Thirty Years Ago This Year He Made His Debut - Remembering Tommy Hearns' First Ascension To The Top

hearns08.01.07 - By James Slater: As hard as it may be to realise, “The Motor City Cobra” himself, the great Detroit “Hitman,” Thomas Hearns first punched for pay thirty years ago this year. Indeed, a generation has passed since Tommy’s professional ring debut. In this article I recount his initial rise towards fighting for his first title, and the ruthlessly shown skill that was witnessed when he got there. His Hall of Fame worthiness has been proven many times over since his claiming of world title number one (the first of five at different weights - six if you count the WBU’s belt at cruiserweight) but to many people, including Thomas himself, his annexing of that first one remains the most special. Without a doubt, there will never be another Thomas Hearns.

The future boxing legend turned professional on the 25th of November 1977, with a quick second round KO over Jerome Hill. Afterwards he swiftly became known as one of the most devastating punching welterweights in ring history. Quite amazingly, he had only scored a paltry twelve knockouts in his 147 amateur wins. His newfound punching ability would soon become respected and feared by all the 147 pound boxers in the world, however. This ability to punch with such force may have been nurtured by Tommy’s training with Emanuel Steward or possibly it was just a growing maturity and strengthened physique, whatever, he was soon destroying opponents in frighteningly quick time!
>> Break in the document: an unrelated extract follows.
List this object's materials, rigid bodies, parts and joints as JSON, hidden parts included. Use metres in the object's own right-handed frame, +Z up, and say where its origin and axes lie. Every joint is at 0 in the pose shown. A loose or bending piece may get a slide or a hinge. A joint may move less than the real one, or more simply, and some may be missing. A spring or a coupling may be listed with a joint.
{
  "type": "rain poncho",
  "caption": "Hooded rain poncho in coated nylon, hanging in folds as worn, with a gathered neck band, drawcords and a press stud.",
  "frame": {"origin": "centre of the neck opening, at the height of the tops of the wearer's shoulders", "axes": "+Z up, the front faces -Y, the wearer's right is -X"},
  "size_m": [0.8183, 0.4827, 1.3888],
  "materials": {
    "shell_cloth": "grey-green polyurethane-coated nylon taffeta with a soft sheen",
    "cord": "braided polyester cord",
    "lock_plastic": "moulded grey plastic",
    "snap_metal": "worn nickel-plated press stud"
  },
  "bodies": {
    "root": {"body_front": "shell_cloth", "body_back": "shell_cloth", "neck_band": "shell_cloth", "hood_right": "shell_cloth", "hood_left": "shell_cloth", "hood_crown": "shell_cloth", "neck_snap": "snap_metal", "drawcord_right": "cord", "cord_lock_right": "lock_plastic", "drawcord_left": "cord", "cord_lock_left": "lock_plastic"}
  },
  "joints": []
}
It wasn’t until his eighteenth pro bout, in March of ‘79, that somebody was able to take “The Hitman” the distance - Alfonso Hayman, losing a unanimous decision over ten rounds, holds this distinction. By this time Hearns had scored an impressive 13 KOs in less than three rounds. He really was wiping out all that stood before him. Most of these early fights had taken place in Detroit where, legendarily, Tommy trained at the now famous Kronk gym. Along with good fighters such as Hilmer Kenty, Milton McCrory and others, Hearns was to make the gym’s name synonymous with boxing. Emanuel says today that he knew very quickly Hearns was the real thing regarding dedication. Rain or shine he was there, willing to train hard, determined to
one day be a world champion just like his idol, Muhammad Ali.
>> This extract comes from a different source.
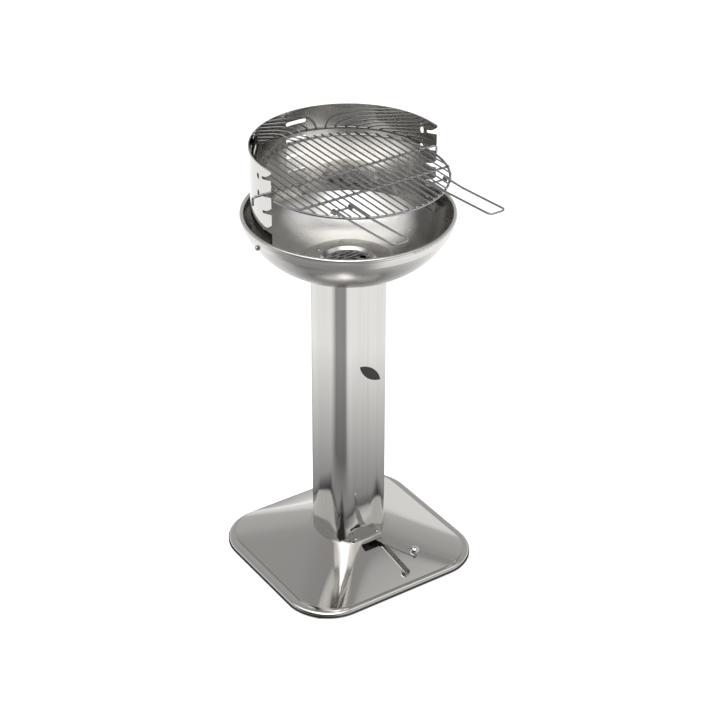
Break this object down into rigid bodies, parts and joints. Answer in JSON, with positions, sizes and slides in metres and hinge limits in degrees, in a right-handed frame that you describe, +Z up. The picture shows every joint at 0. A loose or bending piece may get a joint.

In May of 1979, Hearns fought in Las Vegas for the first time. He won a six round TKO over the respected Harold Weston. Unfortunately for Weston his career was finished after his encounter with “The Hitman”, due to eye damage and he never fought again. Hearns’ calibre of competition was now steadily improving and after good wins over the likes of Bruce Curry - KO 3, Mike Colbert - won points 10, and Jim Richards - KO 3, he was ready to fight for his first title. Matched against former WBA welterweight champion, Puerto Rico’s Angel Espada, in February 1980 at the historical Joe Louis arena in Detroit, Tommy won the vacant USBA welterweight title with a fourth round TKO. He would soon get the chance to win the real thing and see his
childhood ambition realised.

Two more wins followed, both first round knockouts, and then he was ready. He had compiled an unbeaten and very impressive record of twenty eight fights, with all but two of these victories coming by KO. Now world ranked and very well known he challenged the holder of the WBA welterweight championship, the vastly experienced Pipino Cuevas. Once again Hearns was to fight in the arena dedicated to the memory of the great Joe Louis, and this time he had all of Detroit in his corner. Winning the world title would mean so much to the city. On August 2nd 1980, “The Hitman” wasn’t intent on letting anyone down.
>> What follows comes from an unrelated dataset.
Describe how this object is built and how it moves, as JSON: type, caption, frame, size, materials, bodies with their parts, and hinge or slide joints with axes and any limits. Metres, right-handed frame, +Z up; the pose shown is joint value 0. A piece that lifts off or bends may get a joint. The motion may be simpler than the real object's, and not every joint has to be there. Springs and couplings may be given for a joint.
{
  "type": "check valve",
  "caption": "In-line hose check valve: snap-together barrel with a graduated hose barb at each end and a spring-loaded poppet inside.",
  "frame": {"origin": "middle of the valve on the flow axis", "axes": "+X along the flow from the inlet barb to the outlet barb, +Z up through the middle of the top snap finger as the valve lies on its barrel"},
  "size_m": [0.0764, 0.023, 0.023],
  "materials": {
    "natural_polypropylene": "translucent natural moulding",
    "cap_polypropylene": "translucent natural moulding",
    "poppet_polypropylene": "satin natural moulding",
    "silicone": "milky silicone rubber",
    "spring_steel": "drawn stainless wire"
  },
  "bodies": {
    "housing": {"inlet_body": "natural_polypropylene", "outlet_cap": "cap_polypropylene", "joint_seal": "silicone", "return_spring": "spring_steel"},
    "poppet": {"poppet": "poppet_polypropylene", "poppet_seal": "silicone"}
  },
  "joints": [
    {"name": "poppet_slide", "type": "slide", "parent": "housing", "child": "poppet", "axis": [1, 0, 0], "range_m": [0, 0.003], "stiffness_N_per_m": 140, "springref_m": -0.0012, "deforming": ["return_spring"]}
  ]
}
Cuevas had been in his share of tough fights and like most Mexican warriors he’d turned pro very young. Pipino was still a teenager when he’d actually lost his pro debut, back in 1971. He was to lose another five fights, all six of his defeats coming on points, before going on to win the vacant world title with a second round KO over the aforementioned Angel Espada in July 1976. He knocked Espada down three times in the second and was by now himself respected as a rock hard puncher. He had rebounded well from his early setbacks and went on to successfully defend his belt ten times. They certainly breed them tough in Mexico and the fact that five of Cuevas’ six losses occurred in Mexico City, against tough local opposition, bears this out. Pipino had been thrown in at the deep end but now was reaping the rewards from having not been babied as he’d learnt his trade.

His ten defences came against good men such as Harold Weston, Pete Ranzany, Randy Shields (who would soon face Tommy), Angel Espada in a rematch, and Harold Volbrecht. All but one of these defences had been KO wins, Shields having lasted the distance and Cuevas had fought at an extremely active pace since winning his title. Going into his fight with Tommy he was confident of victory. Until he got into the ring.

Most observers felt Cuevas had shown fear when he sized Hearns up. He had never seen this type of opponent before. He was face to face with a praying mantis. Tommy had freakish height for a welterweight - at 6’ 1” and with a reach of 78” - his measurements were comparable to a heavyweight’s! He had made these attributes work for him without a hitch and, whilst some may have wondered how his lanky frame would react when and if he was nailed with a hard shot on the chin, for the time being it was Hearns who was administering the KO inducing blows. With these advantages in height and reach over all other welterweights would anyone be able to get past his hurtful right hand and dominating jab to put Tommy’s chin to the test? Not so far, and as he stood in his corner listening to the introductions preceding the fight with Cuevas, a fighter whose chin had withstood all that had been thrown at it, Tommy wasn’t the one who appeared intimidated.

The fear that Cuevas seemed to show was not without reason. Hearns’ jab and reach dominated the opening three minutes as he was so determined to capture his first world title. His dream was fulfilled with a devastating display of punching power in the second. Cuevas’ chin may have passed all its previous tests but it was no match for Tommy’s lethal fists. His right hand crashed into Pipino’s jaw and, in a slightly delayed manner, Cuevas’ body lurched, inviting Hearns to smash home another big right. And it was all over. Thomas Hearns was the new welterweight champion of the world.

One of the most ruthless and efficient KOs in recent memory had been witnessed that August night in Detroit and as a result, the world was now at Thomas Hearns’ feet. It simply couldn’t have gone any better. Even Muhammad Ali had been at ringside! And Thomas Hearns, in the coming years, would go some way towards emulating the superb pugilistic achievements even “The Greatest” had made his own. The City of Detroit was never made happier.